自分一人がなぜ繁昌なのかといえば、蓮如上人の御一代記聞書にこのようなお言葉があります。

一 一宗の繁昌と申すは、人のおほくあつまり、威のおほきなることにてはなく候ふ。一人なりとも、人の信をとるが、一宗の繁昌に候ふ。しかれば、「専修正行の繁昌は遺弟の念力より成ず」(報恩講私記)とあそばされおかれ候ふ。(御一代記聞書_浄土真宗聖典 (註釈版) 第ニ版120)

http://goo.gl/2vcygq

一人でも信を取るのが真宗の繁昌です。また、真宗とは阿弥陀仏の本願ですから、私が信をとってこその真宗の繁昌です。人数が多くても、私が信をえていないなら繁昌しているとはいいません。

信心抜きの繁昌を目指す親鸞会(それは一宗の繁昌ではありません)

今回の顕真の記事から透けて見えてくるのは、親鸞会会員で本当に信心獲得できると思っている人は今やほとんどいないと言うことです。仮に信心獲得した人が多くいる場所があったとしても、底にいる人は「人工的自力信心」であって他力の信心ではないと記事には書いてあります。

「ここには信心決定したした人がたくさんいるぞ」
などと平気で口にするのは、法然上人や親鸞聖人、蓮如上人よりも勝れた方か、人工的自力の信心で、他力信心を知られない人なのでしょう。(顕真平成26年3月号 P33より)

親鸞会の機関誌によれば、本願寺派大谷派だけでなく、正しい真宗を伝える団体は存在しないことになっています。唯一、正しく伝えているのは親鸞会であり、高森顕徹会長と主張しています。


確かに、その主張からすれば、唯一真実の真宗を伝える団体に救われたと言う人がいないに等しいのですから、親鸞会以外で救われている人などいないと考えるのも分からなくもありません。

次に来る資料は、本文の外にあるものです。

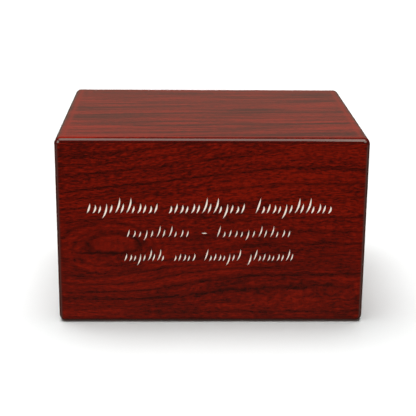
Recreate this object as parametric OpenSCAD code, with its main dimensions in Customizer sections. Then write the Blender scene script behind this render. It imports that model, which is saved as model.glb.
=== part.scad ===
// Cremation urn box: five mitred boards with rounded, lacquered edges, and a base panel screwed up into a
// rebate in their feet.
// +Z is up and the inscribed face looks along -Y. The origin is the middle of the underside. Millimetres.

/* [Body] */
// Width of the box, side to side
body_w = 225; // [170:1:320]
// Depth of the box, front to back
body_d = 182; // [120:1:280]
// Height of the box
body_h = 140; // [100:1:240]
// Thickness of the front, back, side and top boards
board_t = 15; // [12.5:0.5:20]
// Radius of every rounded outer edge
edge_r = 4.7; // [1:0.1:6]

/* [Base panel] */
// Thickness of the base panel
base_t = 6; // [4:0.5:10]
// Height of the base panel above the surface that the urn stands on
base_recess = 1; // [0.5:0.5:3]
// Width of the rim that the urn stands on, outside the base panel
rim_w = 6.5; // [6.5:0.5:8]
// Gap all round the edge of the base panel
base_gap = 0.4; // [0.2:0.1:0.8]

/* [Screws] */
// Diameter of the countersunk head
screw_head_d = 6; // [5:0.5:6]
// Diameter over the thread
screw_d = 3; // [2.5:0.5:3.5]
// Overall length of a screw
screw_l = 18; // [14:1:24]
// Distance from the side of the box to the nearest screw
screw_inset = 40; // [25:1:60]
// Distance from the long edge of the base panel to a screw's axis
screw_edge = 4; // [3.5:0.5:4.5]

/* [Inscription] */
// Plain face left at each end of the longest row
inscription_margin = 23.5; // [15:0.5:40]
// Sideways offset of the inscription
inscription_x = -2; // [-5:0.5:5]
// Baseline of the middle row, below the middle of the face
inscription_drop = 3.8; // [0:0.1:10]
// Distance from one row's baseline to the next
row_pitch = 18.2; // [16:0.1:24]
// Depth of the engraving
engraving_depth = 0.5; // [0.2:0.1:1]
// Lean of the strokes from upright, in degrees
stroke_lean = 17; // [0:1:30]

/* [Hidden] */
$fn = 64;

CHERRY = [0.36, 0.05, 0.03];
BARE_BOARD = [0.25, 0.16, 0.11];
STEEL = [0.68, 0.62, 0.45];

// Height of the shoulder, inside the rim, that the base panel is screwed up against
shoulder_z = base_recess + base_t;

screw_x = body_w / 2 - screw_inset;
screw_y = body_d / 2 - rim_w - base_gap - screw_edge;

head_r = screw_head_d / 2;
thread_r = screw_d / 2;
core_r = 0.68 * thread_r;
head_rim = 0.3;
head_h = head_rim + head_r - thread_r;
plain_l = base_t;
tip_l = 3;
thread_pitch = 1.4;
cut = 1;
screw_gap = 0.05;

// Each row: width as a share of the longest row, height of its short and tall strokes, drop of its low
// strokes, stroke width, and how many strokes each group has. A group of one stroke is a dash.
ROWS = [
    [1.00, 8.0, 12.6, 4.0, 1.30, [13, 14, 14]],
    [0.68, 6.4, 9.6, 2.4, 0.95, [11, 1, 13]],
    [0.70, 6.2, 9.8, 3.6, 1.00, [9, 5, 8, 10]]
];
// Space between two groups, in strokes
word_gap = 1.6;

// ---- the rounded block that the boards are parts of ----

// Four cylinders along the Z axis, at the corners of a rectangle
module edge_cylinders(length, across_1, across_2, r) {
    for (a = [-1, 1], b = [-1, 1])
        translate([a * across_1, b * across_2, 0]) cylinder(h = length, r = r, center = true);
}

// A block standing on the origin with every edge and corner rounded
module rounded_block(w, d, h, r) {
    x = w / 2 - r;
    y = d / 2 - r;
    z = h / 2 - r;
    translate([0, 0, h / 2]) {
        cube([w, 2 * y, 2 * z], center = true);
        cube([2 * x, d, 2 * z], center = true);
        cube([2 * x, 2 * y, h], center = true);
        edge_cylinders(2 * z, x, y, r);
        rotate([90, 0, 0]) edge_cylinders(2 * y, x, z, r);
        rotate([0, 90, 0]) edge_cylinders(2 * x, z, y, r);
        for (a = [-1, 1], b = [-1, 1], c = [-1, 1]) translate([a * x, b * y, c * z]) sphere(r);
    }
}

// ---- boards ----

// Section of a board that is mitred at both ends, with its outer face on the X axis
module mitred_section(length) {
    polygon([
        [-length / 2, 0], [length / 2, 0], [length / 2 - board_t, board_t], [-length / 2 + board_t, board_t]
    ]);
}

// Section of an upright board: mitred at the top, square at the foot, with its outer face on the Y axis
module upright_section() {
    polygon([[0, 0], [board_t, 0], [board_t, body_h - board_t], [0, body_h]]);
}

// The space of an upright board whose outer face is at -Y, reach from the middle
module upright_space(length, reach) {
    translate([0, -reach, 0]) intersection() {
        linear_extrude(body_h) mitred_section(length);
        rotate([90, 0, 90]) linear_extrude(length, center = true) upright_section();
    }
}

// The space of the top board
module top_space() {
    translate([0, 0, body_h]) intersection() {
        rotate([90, 180, 0]) linear_extrude(body_d, center = true) mitred_section(body_w);
        rotate([90, 180, 90]) linear_extrude(body_w, center = true) mitred_section(body_d);
    }
}

// What the rebate for the base panel takes out of the upright boards
module base_rebate() {
    translate([0, 0, (shoulder_z - cut) / 2])
        cube([body_w - 2 * rim_w, body_d - 2 * rim_w, shoulder_z + cut], center = true);
}

module upright_board(turn, length, reach) {
    color(CHERRY) difference() {
        intersection() {
            rounded_block(body_w, body_d, body_h, edge_r);
            rotate(turn) upright_space(length, reach);
        }
        base_rebate();
        children();
    }
}

module top_panel() {
    color(CHERRY) intersection() {
        rounded_block(body_w, body_d, body_h, edge_r);
        top_space();
    }
}

// ---- inscription: rows of leaning quill strokes that are no letters ----

// Arc of a circle through two points a chord apart, bulging by rise to +X; the rise may be negative
module chord_disc(chord, rise) {
    r = (chord * chord / 4 + rise * rise) / (2 * abs(rise));
    translate([rise - sign(rise) * r, 0]) circle(r, $fn = 180);
}

// A stroke that swells in the middle and is pointed at both ends, standing on the origin
module quill_stroke(height, width, bow) {
    rotate(-stroke_lean) translate([0, height / 2]) {
        if (bow > width / 2) difference() {
            chord_disc(height, bow + width / 2);
            chord_disc(height, bow - width / 2);
        } else intersection() {
            chord_disc(height, bow + width / 2);
            chord_disc(height, bow - width / 2);
        }
    }
}

// Which strokes are tall and which hang low follows a fixed rhythm
function is_tall(k) = (k * 5 + 2) % 9 < 2;
function is_low(k) = (k * 7 + 3) % 12 == 0;
function foot(k, drop) = is_low(k) ? -drop : 0;
function stroke_height(k, short, tall) = is_tall(k) ? tall : short - 0.12 * short * (k % 3);
function stroke_bow(k, width) = width * (k % 2 == 0 ? 0.35 : 0.8);

// How many strokes and gaps come before group g of a row
function slots_before(groups, g) = g == 0 ? 0 : slots_before(groups, g - 1) + groups[g - 1] + word_gap;

module row_strokes(row, total_w) {
    groups = row[5];
    slots = slots_before(groups, len(groups) - 1) + groups[len(groups) - 1];
    slot_w = total_w * row[0] / slots;
    for (g = [0 : len(groups) - 1], s = [0 : groups[g] - 1]) {
        k = g * 17 + s;
        low = foot(k, row[3]);
        x = (slots_before(groups, g) + s + 0.2) * slot_w - slots * slot_w / 2;
        if (groups[g] == 1)
            translate([x, row[1] / 2]) rotate(stroke_lean - 90) quill_stroke(slot_w, row[4], 0);
        else
            translate([x + low * tan(stroke_lean), low])
                quill_stroke(stroke_height(k, row[1], row[2]) - low, row[4], stroke_bow(k, row[4]));
    }
}

module inscription() {
    middle = (len(ROWS) - 1) / 2;
    translate([inscription_x, engraving_depth - body_d / 2, body_h / 2 - inscription_drop]) rotate([90, 0, 0])
        linear_extrude(engraving_depth + cut)
            for (i = [0 : len(ROWS) - 1])
                translate([0, (middle - i) * row_pitch])
                    row_strokes(ROWS[i], body_w - 2 * inscription_margin);
}

// ---- screws and their holes ----

// Outline of a screw, half of it, from the head's outer face at z = 0 up to the tip
function thread_points(z, end) = z + thread_pitch > end ? [] : concat(
    [[core_r, z], [thread_r, z + 0.35 * thread_pitch], [core_r, z + 0.7 * thread_pitch]],
    thread_points(z + thread_pitch, end));

module cross_recess() {
    blade_w = 0.3 * head_r;
    depth = 0.55 * head_r;
    translate([0, 0, -cut]) intersection() {
        union() {
            for (turn = [0, 90]) rotate(turn)
                translate([-0.6 * head_r, -blade_w / 2, 0]) cube([1.2 * head_r, blade_w, depth + cut]);
        }
        cylinder(h = depth + cut, r1 = 0.6 * head_r + 0.3 * cut, r2 = 0.25 * head_r);
    }
}

module screw() {
    color(STEEL) difference() {
        rotate_extrude() polygon(concat(
            [[0, 0], [head_r, 0], [head_r, head_rim], [thread_r, head_h], [thread_r, plain_l]],
            [[core_r, plain_l]],
            thread_points(plain_l + 0.3, screw_l - tip_l),
            [[core_r, screw_l - tip_l], [0, screw_l]]));
        cross_recess();
    }
}

// What a screw's head and plain shank take out of the base panel
module countersink() {
    translate([0, 0, -cut]) cylinder(h = cut + head_rim, r = head_r + screw_gap);
    translate([0, 0, head_rim])
        cylinder(h = head_h - head_rim, r1 = head_r + screw_gap, r2 = thread_r + screw_gap);
    cylinder(h = base_t + cut, r = thread_r + screw_gap);
}

// What a screw's thread and tip take out of a board
module pilot_hole() {
    translate([0, 0, base_t - cut]) {
        cylinder(h = screw_l - base_t - tip_l + cut, r = thread_r + screw_gap);
        translate([0, 0, screw_l - base_t - tip_l + cut])
            cylinder(h = tip_l + 2 * screw_gap, r1 = thread_r + screw_gap, r2 = 0.2);
    }
}

// Puts its children at the screw on side x (-1 left, 1 right) and y (-1 front, 1 back)
module at_screw(x, y) {
    translate([x * screw_x, y * screw_y, base_recess]) children();
}

module pilot_holes(y) {
    for (x = [-1, 1]) at_screw(x, y) pilot_hole();
}

// ---- the separate pieces ----

module front_panel() {
    upright_board(0, body_w, body_d / 2) {
        inscription();
        pilot_holes(-1);
    }
}

module back_panel() {
    upright_board(180, body_w, body_d / 2) pilot_holes(1);
}

module left_side_panel() {
    upright_board(-90, body_d, body_w / 2);
}

module right_side_panel() {
    upright_board(90, body_d, body_w / 2);
}

module base_panel() {
    inset = 2 * (rim_w + base_gap);
    color(BARE_BOARD) difference() {
        translate([0, 0, base_recess + base_t / 2])
            cube([body_w - inset, body_d - inset, base_t], center = true);
        for (x = [-1, 1], y = [-1, 1]) at_screw(x, y) countersink();
    }
}

front_panel();
back_panel();
left_side_panel();
right_side_panel();
top_panel();
base_panel();
at_screw(-1, -1) screw();  // screw_front_left
at_screw(1, -1) screw();  // screw_front_right
at_screw(-1, 1) screw();  // screw_back_left
at_screw(1, 1) screw();  // screw_back_right
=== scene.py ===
import math

import bmesh
import bpy
from mathutils import Matrix, Vector


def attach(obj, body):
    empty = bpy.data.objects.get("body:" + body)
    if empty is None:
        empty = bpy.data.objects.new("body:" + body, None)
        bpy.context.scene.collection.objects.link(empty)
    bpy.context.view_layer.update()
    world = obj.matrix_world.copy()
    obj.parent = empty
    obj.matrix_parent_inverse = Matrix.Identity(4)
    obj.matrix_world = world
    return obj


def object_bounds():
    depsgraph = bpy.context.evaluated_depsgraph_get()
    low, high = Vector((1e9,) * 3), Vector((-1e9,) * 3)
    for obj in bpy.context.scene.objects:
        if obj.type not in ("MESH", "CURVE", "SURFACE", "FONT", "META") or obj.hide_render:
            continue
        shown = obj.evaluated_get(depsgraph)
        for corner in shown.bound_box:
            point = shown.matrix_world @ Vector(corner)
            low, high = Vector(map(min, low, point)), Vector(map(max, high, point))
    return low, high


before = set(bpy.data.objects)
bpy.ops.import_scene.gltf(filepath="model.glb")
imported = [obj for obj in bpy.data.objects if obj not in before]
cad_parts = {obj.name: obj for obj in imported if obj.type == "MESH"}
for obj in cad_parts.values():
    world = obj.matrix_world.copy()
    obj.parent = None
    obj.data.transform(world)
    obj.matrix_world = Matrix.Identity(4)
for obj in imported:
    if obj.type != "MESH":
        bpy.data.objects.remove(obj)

# The looks of a cremation urn box: boards with a lacquered cherry-red grain, painted engraving, base panel
# and screws. Places are metres in the frame, where the front faces -Y and +Z is up. Grain is drawn in
# millimetres.

CAD_LOW, CAD_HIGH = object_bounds()
MM = 0.001
PAINT_THICKNESS = 0.28 * MM
# Where the engraving's floors may lie, as depths below the front face
ENGRAVING_DEPTHS = (0.3 * MM, 0.8 * MM)
# Radius of the boards' rounded edges, in millimetres
EDGE_RADIUS = 4.7
BOARD_RELIEF = 0.06 * MM
BASE_RELIEF = 0.1 * MM
COAT_ROUGHNESS = 0.03

# Colours, as linear red, green and blue
CHERRY_DEEP = (0.041, 0.0027, 0.0017)
CHERRY = (0.093, 0.0036, 0.0015)
CHERRY_BRIGHT = (0.150, 0.0057, 0.0018)
# Dark of the grain lines and pores, also used for a painted shade line along the top roundings
GRAIN_AND_SHADE_DARK = (0.013, 0.0019, 0.0014)
# Stain of the roundings, made darker in part as painted shade
EDGE_STAIN_AND_SHADE = (0.046, 0.0014, 0.0009)
RAW_BOARD = (0.26, 0.155, 0.085)
CREAM_PAINT = (0.80, 0.725, 0.765)
BASE_STAIN_DARK = (0.050, 0.020, 0.012)
BASE_STAIN_LIGHT = (0.074, 0.028, 0.016)
SCREW_DARK = (0.50, 0.42, 0.24)
SCREW_LIGHT = (0.66, 0.57, 0.36)
PAINT_SHADE = (0.80, 0.73, 0.68)
FLOOR_WHITE = (0.885, 0.9, 0.905)
PLAIN_LIGHT = (1.0, 1.0, 1.0)
WARM_LIGHT = (1.03, 1.0, 0.88)
WARM_ROOM = (1.06, 1.0, 0.80)


# ---- node formulas ----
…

親鸞会理論で言えば、最も獲信に近いはずの講師部員に救われたという人がいないのですからなおさらです。


そこで親鸞会(高森会長)は、「人のおほくあつまり、威のおほきなること」で自らの正当性を証明しようとしています。
毎回の機関誌には、各地に会館ができたことを宣伝し、会長の著書がどれだけ売れたかを報じています。
f:id:yamamoya:20140325165527p:plainもっとも、最近の機関誌は会館の記事が中心で「人のおほくあつまり」は見たことがありません。参詣者であふれていると報じていたのも今は昔のようです。さすがに会員向けの「顕正新聞」に「二千畳は毎回満堂で人が溢れた」と書けないようです。そこで「人のおほくあつまり」が主張出来ないならば、せめて「威のおほきなること」を打ち出して「親鸞会は繁昌している」「それは親鸞会が真実を伝えているからだ」と強弁をしているのが現状です。


「私一人」が救われない「繁昌」は「繁昌」ではない。

この記事を読まれた会員と元会員の方に言いたいことは、貴方が「信じている」ことが正しかったとしても、貴方自身が阿弥陀仏の救いに本当の意味であっていない現実とどう向き合うつもりかということです。こんな「顕正一口メモ」を覚えてよしんば相手を絶句させる事ができたとして、それが「一宗の繁昌」ですか?
貴方は「自分が正しい」と証明するために仏法を聞いているのではありません。ただ今救う南無阿弥陀仏に救われるために聞いている筈です。


「人のおほくあつまり、威のおほきなること」に一生を捧げるのは阿弥陀仏の願いではありません。ただ今救われてください。